The Loupe, with which you select colours on-screen, and with which you can convert colours from HSB, and RGB into Hex, has been changed. You can draw a box on the Loupe to take a quick pixel measurement. I didn’t find that particularly useful. It can be made much smaller --very useful. But it also still lacks one trick that I would like to see added to it: the option to display Lab values.
xScope’s Guides features has been vastly improved upon. Not only do you get much more information about measurements, but you’ll also be able to add gutters and link guides together --and you can still save sets of Guides as well. Distances between guides are shown too. The Guides wizard will automatically create linked guides, and it enables you to create horizontal and vertical guides in one step. Nudging with the keyboard and the Shift key held down will move the guides in 10 pixel increments, and dragging with the mouse and the Shift key held down will snap the guides to 10 pixel positions.

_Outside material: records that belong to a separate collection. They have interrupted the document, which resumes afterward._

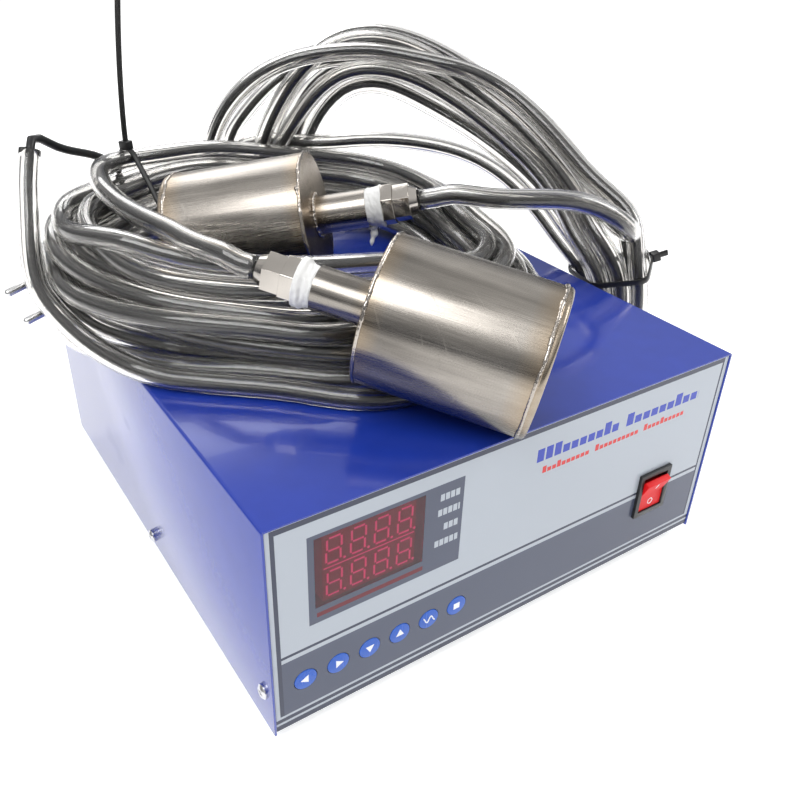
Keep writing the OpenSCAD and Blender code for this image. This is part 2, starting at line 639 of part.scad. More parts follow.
case_cover();
base_tray();
front_panel();
front_overlay();
display_window();
led_modules();
display_board();
key_left();
key_right();
key_down();
key_up();
key_wave();
key_stop();
key_switches();
switch_housing();
power_rocker();
cover_screws();
rubber_feet();
fan_frame();
fan_rotor();
fan_guard();
fan_screws();
mains_gland();
output_sockets();
fuse_holder();
fuse_cap();
main_board();
transformer();
heatsink();
board_components();
t1_can();
t1_face_plate();
t1_neck_plate();
t1_neck();
t1_thread_tape();
t1_gland_body();
t1_gland_nut();
t2_can();
t2_face_plate();
t2_neck_plate();
t2_neck();
t2_thread_tape();
t2_gland_body();
t2_gland_nut();
front_masses();
piezo_rings();
back_masses();
hose_lead_1();
hose_coil_1();
cable_tail_1();
cable_plug_1();
hose_lead_2();
hose_coil_2();
cable_tail_2();
cable_plug_2();
mains_cord();
mains_coil();
mains_plug();
plug_pins();
cable_ties();
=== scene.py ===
"""The looks of an ultrasonic generator with two submersible transducers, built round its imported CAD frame.

Lengths in millimetres are measured from the case's lower front left corner, as in the CAD source. spot() and
spots() turn them into metres in the row frame.
"""

from __future__ import annotations

import json
import logging
import math
from collections.abc import Callable, Iterator, Sequence
from contextlib import contextmanager
from dataclasses import dataclass, field
from enum import Enum

import bpy
import numpy as np
from mathutils import Matrix, Vector

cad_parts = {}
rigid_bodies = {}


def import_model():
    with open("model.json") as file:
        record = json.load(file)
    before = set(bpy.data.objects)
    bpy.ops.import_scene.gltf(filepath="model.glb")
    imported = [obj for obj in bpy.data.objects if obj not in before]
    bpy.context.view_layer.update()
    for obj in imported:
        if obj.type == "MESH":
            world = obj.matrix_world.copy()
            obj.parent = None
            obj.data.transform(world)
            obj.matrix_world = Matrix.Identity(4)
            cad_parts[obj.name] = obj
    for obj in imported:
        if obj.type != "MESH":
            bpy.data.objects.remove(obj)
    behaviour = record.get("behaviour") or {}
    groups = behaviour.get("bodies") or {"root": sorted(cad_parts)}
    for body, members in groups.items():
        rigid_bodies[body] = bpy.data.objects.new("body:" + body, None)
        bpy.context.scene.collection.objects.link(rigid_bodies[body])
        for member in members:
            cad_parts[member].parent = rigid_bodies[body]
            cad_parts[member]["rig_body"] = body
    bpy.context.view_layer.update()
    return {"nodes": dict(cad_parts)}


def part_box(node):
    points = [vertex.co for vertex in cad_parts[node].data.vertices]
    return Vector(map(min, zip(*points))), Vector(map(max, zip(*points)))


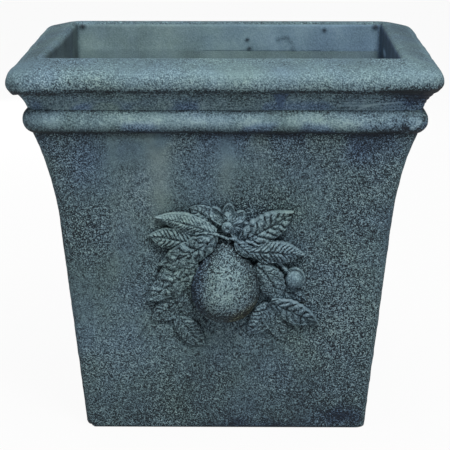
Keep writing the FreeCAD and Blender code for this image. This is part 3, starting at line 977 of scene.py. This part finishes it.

xScope Frames still draw frames both freestyle and to specific aspect ratios (among which the Golden Ratio). Frames can now also have a grid (2x2, 3x3 or 4x4, or all together). The aspect ratio is shown when resizing, and you can actually create screenshots from the area bounded by the frame. The nudging and snapping capabilities of the Guides apply to the Frames as well.
Crosshair hasn’t changed much, except for transparency customisation. Of lesser importance are sounds xScope will make if you want it to, and a nice, real “IconFactory Quality” new Toolbar that you want to drag around the screen just because it’s so beautifully designed. Last but not least, there is a whole bunch of keyboard shortcuts you can customise as well.
xScope may seem like a small, little program, and it is --but only in terms of memory footprint. Personally, I believe it is one of the most useful tools for any designer who creates things that will be displayed on any type of screen. One last word: xScope stays on top of everything, including Leopard’s Spaces. I found this a bit strange at first, but it seems not to matter much to Leopard, and that’s the most important.